Congresso ignora STF e mantém R$ 1 bilhão em emendas com 'padrinho oculto'
Reprodução Mesmo após o Supremo Tribunal Federal (STF) bloquear pagamentos e exigir novas regras de transparência, o sistema de emendas parlamentares ao Orçamento continua operando com baixa visibilidade. Alvo de uma operação da Polícia Federal na última sexta-feira (12), o mecanismo atual ainda mantém ocultos os verdadeiros padrinhos de mais de R$ 1 bilhão em verbas.
Meses depois do acordo firmado entre os Poderes para destravar os recursos, o modelo adotado provou-se inconsistente. Uma análise realizada com base no ano de 2025 revela um cenário caótico para quem tenta fiscalizar o dinheiro público:
- Dados dispersos: As informações estão espalhadas por mais de 40 arquivos diferentes nos sites das comissões da Câmara e do Senado.
- Dificuldade técnica: Há erros de diagramação, links quebrados e formatos de arquivo (como PDFs não editáveis) que impedem o processamento de dados, mesmo com uso de inteligência artificial.
Informação desatualizada: Parte dos arquivos contém dados que já não correspondem à realidade, segundo técnicos.
A manobra das 'Emendas de Liderança'
Os portais de transparência atuais impedem a identificação de quem indicou a despesa paga. Oficialmente, a autoria aparece como sendo da própria comissão. No entanto, o levantamento identificou que quase 10% das verbas sequer identificam o autor real, mantendo o uso das chamadas "emendas de liderança".
Neste dispositivo, líderes partidários recolhem os pedidos de suas bancadas, mas assinam a destinação do recurso. Isso esconde o verdadeiro padrinho da verba, driblando a determinação do STF.
Em maio, o ministro Flávio Dino decidiu que esse mecanismo só poderia ser usado para recursos do próprio parlamentar que ocupa o cargo de líder, e não para ocultar terceiros.
O mapa do dinheiro oculto
O levantamento nas atas das comissões identificou ao menos R$ 1 bilhão escondido sob a alcunha de liderança partidária. Veja o ranking dos partidos que mais utilizaram o expediente:
• PP (Partido Progressista): Distribuiu cerca de R$ 358 milhões. A maior parte foi para o Piauí (R$ 189 milhões), estado do presidente da sigla, Ciro Nogueira.
• União Brasil: Direcionou R$ 266 milhões para 15 estados.
• Republicanos: Indicou R$ 201 milhões.
O líder do PP na Câmara, deputado Dr. Luizinho Texeira (RJ), afirmou que "todas as emendas tem seus parlamentares responsáveis" e sugeriu que o sistema pode ter vinculado de forma errada os recursos.

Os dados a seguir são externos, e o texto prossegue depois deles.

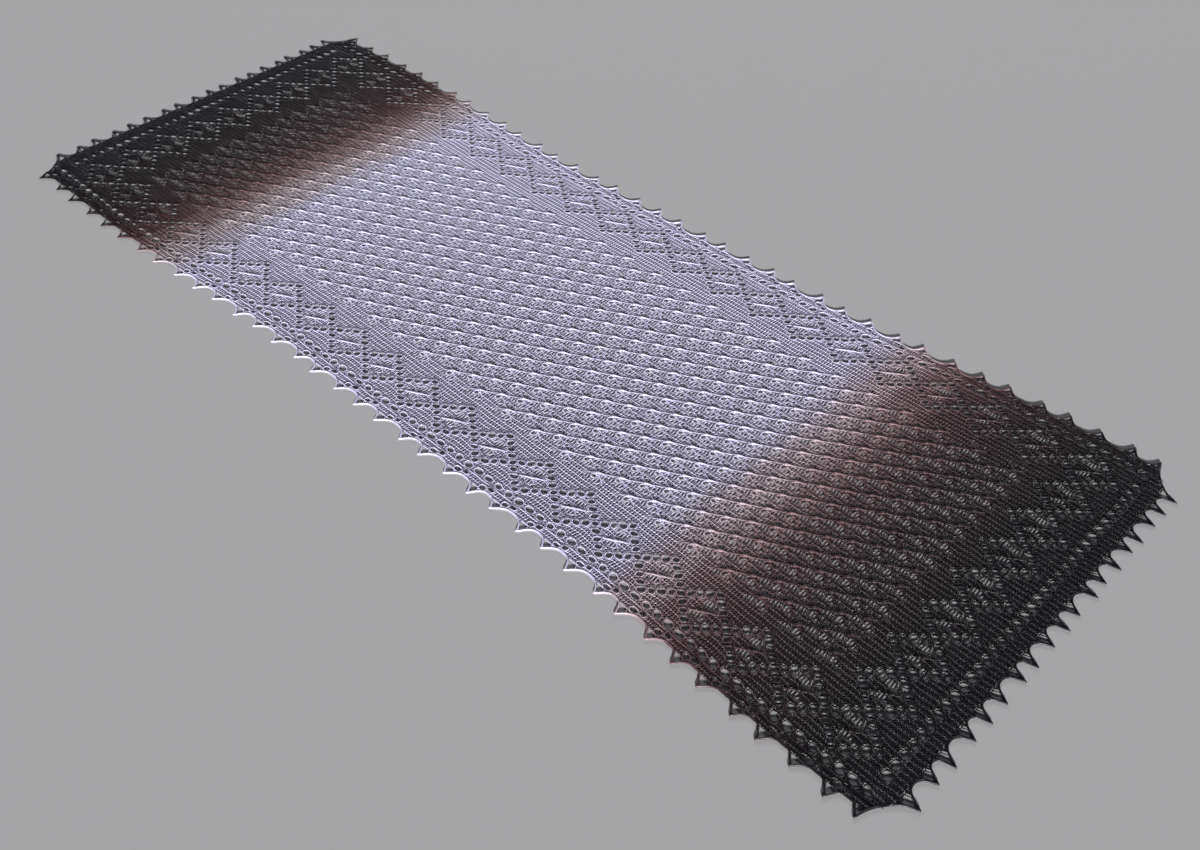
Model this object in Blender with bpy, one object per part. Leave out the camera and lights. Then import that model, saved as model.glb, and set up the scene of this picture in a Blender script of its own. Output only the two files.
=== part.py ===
"""A knitted lace stole, blocked and laid flat, as nine flat panels of cloth.

The stole is worked on a chart of rows and stitches. A chart place (row, stitch) becomes a place in
metres in two steps: the rows open out a little towards the far end, and the stitches spread where
the stole flares towards both of its ends. +X runs from the far end to the near end, +Y is across,
the underside lies at Z = 0 and the origin is the middle of the stole.

The centre panel carries a lattice of stars joined by slanting ribs, raised over a plain underside.
A border frames it, with a row of round eyelets and a chain of diamonds. An edging with pointed
teeth is joined to the border all round.
"""

import math

import bmesh
import bpy

# Chart: how many rows and stitches there are, counted from the middle, and how far apart they lie.
ROW = 0.004875
STITCH = 0.0075
END_ROW = 179
EDGE_STITCH = 40

# Blocking: the narrow waist, the flare of each half of the width, and the wider rows at the far end.
WAIST_X = 0.08
WAIST_REACH = 0.25
FLARE_RUN = 0.50
FLARE = 0.025
ROW_SPREAD = 0.058

# Seams, as rows and stitches of the chart. Pieces lie a gap apart, and at the mitred corners each
# edging is drawn back by a step.
PANEL_ROW = 149
PANEL_STITCH = 26
BORDER_ROW = 175
BORDER_STITCH = 38.5
SEAM_GAP = 0.0003
MITRE_STEP = 0.0002

# The lattice of stars on the centre panel.
STAR_ROWS = 6
STAR_STITCHES = 2
LAST_STAR_ROW = 144
LAST_STAR_STITCH = 24

# The chain of diamonds in the border, and the eyelet that is cut at each diamond's inner point.
DIAMOND_ROWS = 16
DIAMOND_STITCHES = 8
CHAIN_ROW = 160
CHAIN_STITCH = 32
DIAMOND_EYELET = (0.0044, 0.0032)

# The row of round eyelets near the edging.
EYELET_LINE_ROW = 173
EYELET_LINE_STITCH = 37.5
EYELET_EVERY_ROWS = 4
EYELET_EVERY_STITCHES = 2
LAST_EYELET_ROW = 172
LAST_END_EYELET = 34
ROUND_EYELET = (0.0052, 0.0042)
EYELET_CORNERS = 6

# Teeth of the edging: how many, how deep, how the ends' teeth crowd towards +Y, and how unevenly they
# are pinned out.
SIDE_TEETH = 37
END_TEETH = 19
END_TEETH_HALF_SPAN = 0.286
END_TEETH_CROWD = 0.12
SIDE_TOOTH_DEPTH = 0.016
END_TOOTH_DEPTH = 0.020
PINNED_ASIDE = 0.0035
PINNED_SHORT = 0.003

# The scallops between them: how far the corner's bows in, how square they are, and how much they lean.
CORNER_BOW = 0.009
ARCH_SHAPE = 2.6
ARCH_LEAN = 1.15
ARCH_POINTS = (0.10, 0.34, 0.66, 0.90)

# Cloth.
CLOTH = 0.0015
RIB = 0.0007
CURVE_STEP_ROWS = 16

# Colour (linear), for each part of the colour change from end to end.
PALE_LILAC = (0.62, 0.60, 0.70, 1.0)
DARK_BROWN = (0.035, 0.022, 0.022, 1.0)
CLOTH_ROUGHNESS = 0.85

HALF_LENGTH = END_ROW * ROW
HALF_WAIST = EDGE_STITCH * STITCH


def smoothstep(w):
    """0 below w = 0, 1 above w = 1, and a smooth rise between."""
    w = min(max(w, 0.0), 1.0)
    return w * w * (3.0 - 2.0 * w)


def half_width(x):
    """Half of the cloth's width at x, between the roots of the side teeth."""
    past_waist = abs(x - WAIST_X) - WAIST_REACH
    return HALF_WAIST + FLARE * smoothstep(past_waist / FLARE_RUN)


def along(row):
    """Where a row lies along X: the rows are wider at the far end and closer at the near end."""
    even = row * ROW
    return even + ROW_SPREAD * (HALF_LENGTH**2 - even**2)


def place(row, stitch):
    """The point (x, y) of a chart place."""
    x = along(row)
    return x, stitch * STITCH * half_width(x) / HALF_WAIST


def steps(start, end, step):
    """Even values from start to end, no further apart than step."""
    count = max(1, math.ceil(abs(end - start) / step))
    return [start + (end - start) * k / count for k in range(count + 1)]


def shifted(point, dx, dy):
    """A point moved by a step."""
    return point[0] + dx, point[1] + dy


def mirrored(points):
    """An outline carried from one side of the stole to the other, still anticlockwise."""
    return [(x, -y) for x, y in reversed(points)]


def eyelet(row, stitch, half_sizes):
    """A small rounded hole about a chart place."""
    x, y = place(row, stitch)
    half_x, half_y = half_sizes
    turns = [2.0 * math.pi * k / EYELET_CORNERS for k in range(EYELET_CORNERS)]
    return [(x + half_x * math.cos(a), y + half_y * math.sin(a)) for a in turns]


def scallop(start, end, bow):
    """The hollow between two tooth tips: the straight line between them, bowed to its left, steeply
    beside the tips and gently in the middle, and most steeply beside the second tip."""
    run_x, run_y = end[0] - start[0], end[1] - start[1]
    length = math.hypot(run_x, run_y)
    points = []
    for w in ARCH_POINTS:
        inward = bow * (1.0 - abs(2.0 * w**ARCH_LEAN - 1.0) ** ARCH_SHAPE)
        x = start[0] + w * run_x - inward * run_y / length
        y = start[1] + w * run_y + inward * run_x / length
        points.append((x, y))
    return points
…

Já Hugo Motta (Republicanos-PB), atual presidente da Câmara, indicou R$ 180 milhões em seu nome, mas outros R$ 77 milhões foram para a Paraíba sob a rubrica do líder do Republicanos.
Operação da PF mira gabinete da Presidência
A falta de transparência culminou na operação da Polícia Federal realizada na sexta-feira (12). O alvo foi o desvio de recursos em endereços ligados a Mariângela Fialek, conhecida como Tuca. Ela coordenou a distribuição de verbas na gestão de Arthur Lira (PP-AL) e manteve o papel sob a presidência de Hugo Motta.
As buscas ocorreram inclusive em um dos gabinetes da presidência da Câmara. Para o ministro Flávio Dino, que autorizou a ação, "há elementos que indicam que, apesar da troca de comando na Câmara dos Deputados , a investigada manteria, ainda, importante papel nas já conhecidas tentativas de perpetuação do malfadado orçamento secreto".
A defesa de Tuca alegou que ela cumpria função "técnica, apartidária e impessoal". Tanto Motta quanto Lira defenderam a servidora, afirmando não haver irregularidade.
Sistema eletrônico falho
O Congresso chegou a criar o sistema eletrônico Sinec para registrar as emendas. Contudo, o acesso é exclusivo ao Legislativo. A divulgação pública depende das páginas das comissões, que nem sempre consolidam os dados corretamente.
Erros de cadastro (como CNPJ ou nome da cidade incorretos) fizeram com que parte das indicações fosse rejeitada e refeita, sem registro nas atas, gerando duplicidade de números e tornando praticamente impossível saber qual parlamentar foi beneficiado.